摘要: 鉴于图结构能简单方便地描绘复杂的数据以及实际应用中图数据的获得具有不确定性,不确定频繁子图挖掘算法得到广泛的研究。目前一个典型的图挖掘算法是MUSE,但MUSE算法存在期望支持度计算消耗大、时间效率不够高等问题。针对此问题提出了一种基于划分思想混合搜索策略的不确定子图挖掘算法EDFS,它用改进过的GSpan算法进行不确定的子图数据预处理,用裁剪子图模式的搜索空间裁剪不确定子图数据,用基于划分思想的混合策略进行频繁子图的挖掘。子图同构与边存在概率的实验结果证明了EDFS算法能更高效地挖掘出不确定数据频繁子图。

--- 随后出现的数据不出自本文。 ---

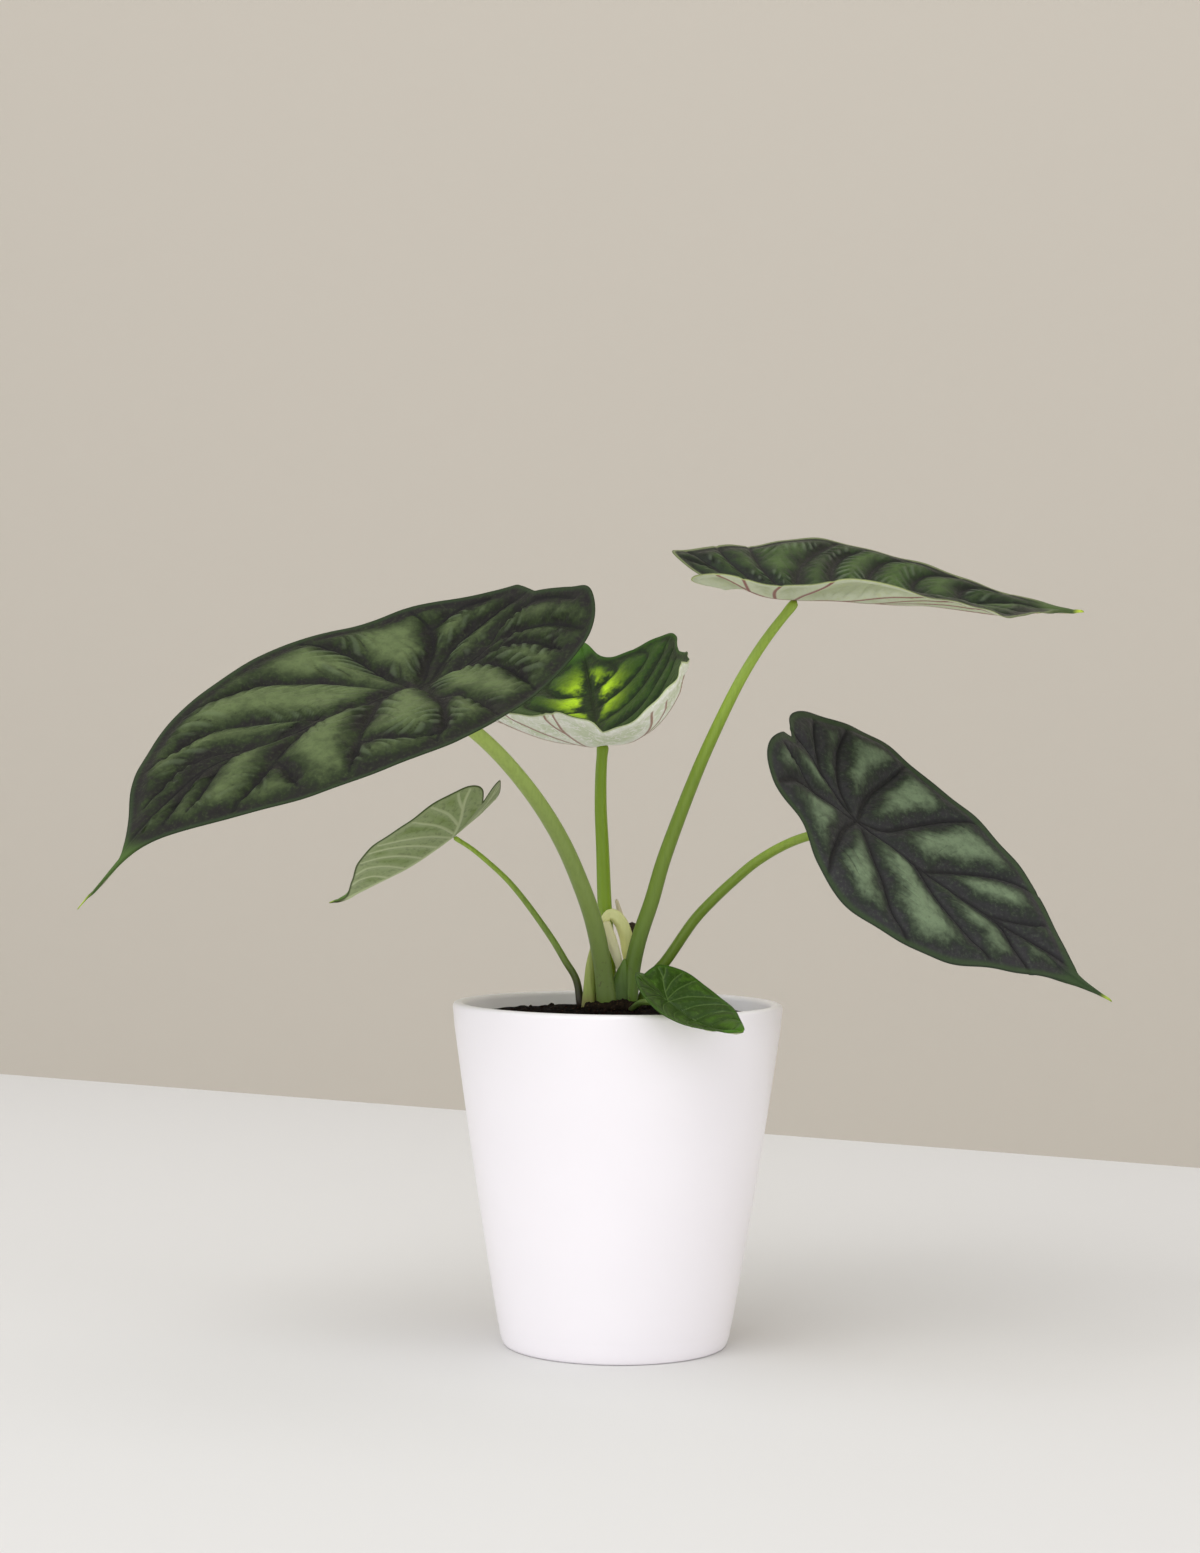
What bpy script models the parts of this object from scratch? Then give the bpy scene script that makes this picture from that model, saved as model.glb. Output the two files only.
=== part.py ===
"""Potted alocasia: six peltate leaves on fleshy stalks, in potting mix, in a white glazed pot.

Design values are in millimetres and degrees. Origin: centre of the pot's flat base, +Z up, front -Y.
"""
import math

import bmesh
import bpy
import numpy as np
from mathutils import Matrix, Vector

MM = 0.001
GAP = 0.3                    # clearance kept between neighbouring solids

# ---- pot and potting mix -------------------------------------------------------------------
POT_HEIGHT = 134.2
RIM_RADIUS = 65.0
LIP_THICKNESS = 4.5
FOOT_HEIGHT = 9.0            # the wall turns in to a rounded foot below this height
FOOT_WALL_RADIUS = 46.2
BASE_RADIUS = 42.6
FLOOR_THICKNESS = 6.0
INNER_FLOOR_RADIUS = 39.5
INNER_CORNER = 4.0
MOUND_RADIUS = 19.0          # the mix is flat under the crown, then falls to the wall
MOUND_HEIGHT = 133.2
MIX_EDGE_RADIUS = 38.0
MIX_EDGE_HEIGHT = 128.6
LATHE_STEPS = 64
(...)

关键词: 不确定图, 图挖掘, 频繁子图集, 划分思想, 混合策略

Abstract: Mining frequent subgraph patterns in graph databases is a popular and important problem which has wide application in lots of domains. At the moment, the MUSE is a typical algorithm for graph mining, but its expected supports computation costs a lot and the time efficiency is so low. So this paper proposes a method that combines classification thought with BFS thought to find frequent subgraph patterns(EDFS). It uses improved GSpan algorithm to deal with uncertain graphs to reduce the space of subgraph patterns, then integrates classification thought with BFS thought to mine frequent subgraph patterns. The subgraph isomorphism tests and the edge whether existing tests indicate that EDFS is more efficient than MUSE.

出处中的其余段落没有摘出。